Optimizing piston velocity profile for maximum work output from a generalized radiative law Diesel engine

A Diesel cycle engine with internal and external irreversibilities of finite combustion rate of the fuel, friction and heat leakage is investigated in this paper. The heat transfer between the working fluid and the environment outside the cylinder obeys generalized radiative heat transfer law [ $q\alpha \Delta \left(T^n\right)$ ]. Under the conditions of the fixed total cycle time and fuel consumed per cycle, the optimal piston motion trajectories for maximizing the work output per cycle of the cases with unconstrained and constrained piston accelerations are derived on each stroke by applying optimal control theory. The optimal distribution of the total cycle time among the strokes is also obtained. The optimal piston motion along the power stroke with constrained acceleration consists of three segments including the initial motion delay, the middle motion and the final maximum deceleration segments.
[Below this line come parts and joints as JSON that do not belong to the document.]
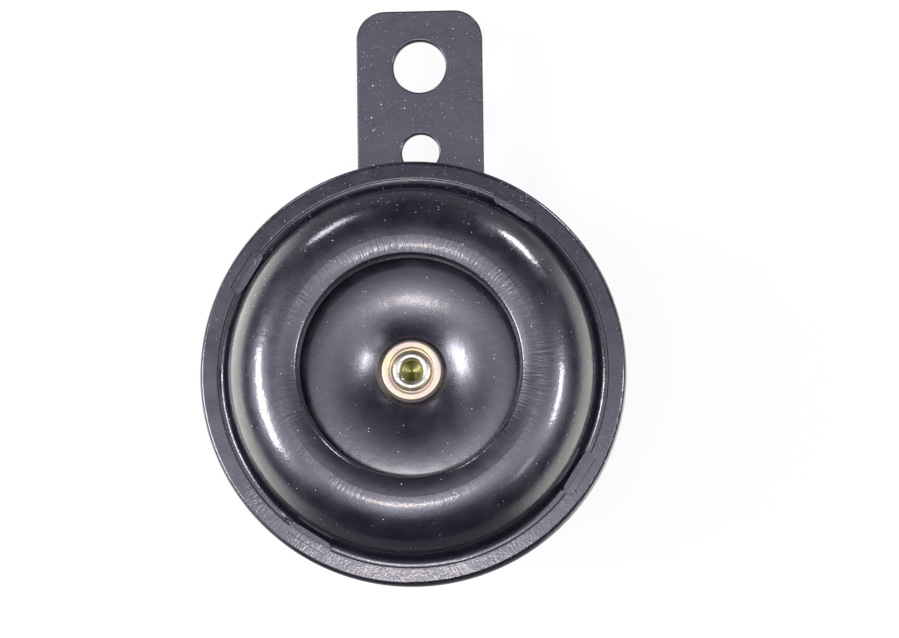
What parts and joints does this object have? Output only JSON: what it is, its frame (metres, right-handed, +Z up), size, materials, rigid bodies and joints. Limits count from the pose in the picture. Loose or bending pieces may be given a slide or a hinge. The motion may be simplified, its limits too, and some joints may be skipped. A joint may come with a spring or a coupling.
{
  "type": "car horn",
  "caption": "Electric disc horn: crimped steel housing, ring-shaped front cover with an open mouth, dished tone disc, blade terminals and a flat strap bracket with bolt holes.",
  "frame": {"origin": "centre of the upper bolt hole of the strap bracket, on the strap's rear mounting face", "axes": "+Z up along the strap, -Y the way the sound leaves, +X to the right seen from the front"},
  "size_m": [0.065, 0.045, 0.0936],
  "materials": {
    "black_enamel": "satin-gloss black stoving enamel on pressed steel",
    "yellow_zinc": "zinc plate with yellow chromate passivation",
    "bright_zinc": "bright zinc plate",
    "soft_iron": "turned or stamped soft iron, oiled",
    "spring_steel": "rolled spring steel, blued",
    "gasket_board": "gasket board",
    "fibre_board": "red vulcanised fibre",
    "phenolic": "laminated phenolic board, brown",
    "bobbin_nylon": "moulded natural nylon",
    "enamelled_copper": "enamelled copper wire, wound",
    "brass": "stamped brass",
    "tungsten": "sintered contact metal"
  },
  "bodies": {
    "root": {"housing": "black_enamel", "front_cover": "black_enamel", "tone_disc": "black_enamel", "mounting_bracket": "black_enamel", "cup_washer": "yellow_zinc", "centre_rivet": "bright_zinc", "plain_washer": "bright_zinc", "spring_washer": "bright_zinc", "hex_nut": "bright_zinc", "adjusting_screw": "bright_zinc", "lock_nut": "bright_zinc", "plate_rivets": "bright_zinc", "armature": "soft_iron", "pole_core": "soft_iron", "contact_plate": "soft_iron", "front_diaphragm_washer": "soft_iron", "rear_diaphragm_washer": "soft_iron", "spacer_bush": "soft_iron", "breaker_clamp": "soft_iron", "breaker_rivets": "soft_iron", "diaphragm": "spring_steel", "moving_leaf": "spring_steel", "rear_gasket": "gasket_board", "front_gasket": "gasket_board", "lower_insulator": "fibre_board", "middle_insulator": "fibre_board", "upper_insulator": "fibre_board", "breaker_sleeves": "fibre_board", "inner_terminal_washers": "fibre_board", "terminal_insulator": "phenolic", "coil_bobbin": "bobbin_nylon", "coil_winding": "enamelled_copper", "coil_start_lead": "enamelled_copper", "coil_end_lead": "enamelled_copper", "arm_lead": "enamelled_copper", "left_terminal": "brass", "right_terminal": "brass", "left_terminal_rivet": "brass", "right_terminal_rivet": "brass", "fixed_arm": "brass", "moving_contact": "tungsten", "fixed_contact": "tungsten"}
  },
  "joints": []
}
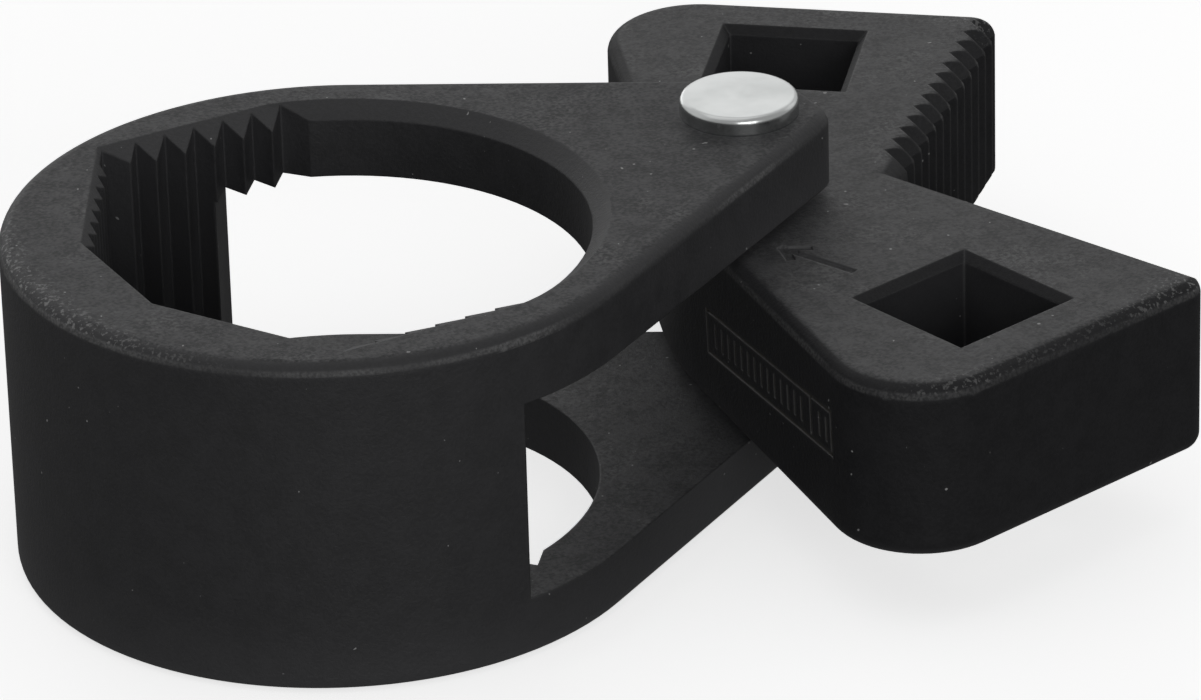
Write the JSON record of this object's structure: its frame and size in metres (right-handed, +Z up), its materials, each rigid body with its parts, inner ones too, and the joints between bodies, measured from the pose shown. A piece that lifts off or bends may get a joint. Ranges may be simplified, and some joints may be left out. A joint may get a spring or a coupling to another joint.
{
  "type": "ring and jaw wrench",
  "caption": "Forged ring wrench with a toothed seat and a swinging V jaw pinned between its cheeks, driven by a square drive in either jaw arm.",
  "frame": {"origin": "centre of the ring's bore on the bottom face of the ring body", "axes": "+X from the bore centre to the pivot pin, +Z up along the bore and pin axes, +Y across the ring"},
  "size_m": [0.114, 0.0867, 0.0345],
  "materials": {
    "black_steel": "matte black phosphate over blasted forged steel",
    "zinc_steel": "satin zinc plate"
  },
  "bodies": {
    "body": {"ring_body": "black_steel", "pivot_pin": "zinc_steel"},
    "jaw": {"swing_jaw": "black_steel"}
  },
  "joints": [
    {"name": "jaw_swing", "type": "hinge", "parent": "body", "child": "jaw", "pos_m": [0.0432, 0, 0.0157], "axis": [0, 0, 1], "continuous": true}
  ]
}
Numerical examples for the case with the radiative heat transfer law [ $q\alpha \Delta \left(T^4\right)$ ] and constrained acceleration are provided, and the obtained results are also compared with those obtained with Newtonian [ $q\alpha \Delta \left(T\right)$ ] and linear phenomenological [ $q\alpha \Delta \left(T^{-1}\right)$ ] heat transfer laws. The results show that optimizing the piston motion for the case with the radiative heat transfer law can improve both the net work output per cycle and the net efficiency of the standard engine by more than 7%, and heat transfer laws have significant effects on the optimal piston motion trajectory for maximum work output.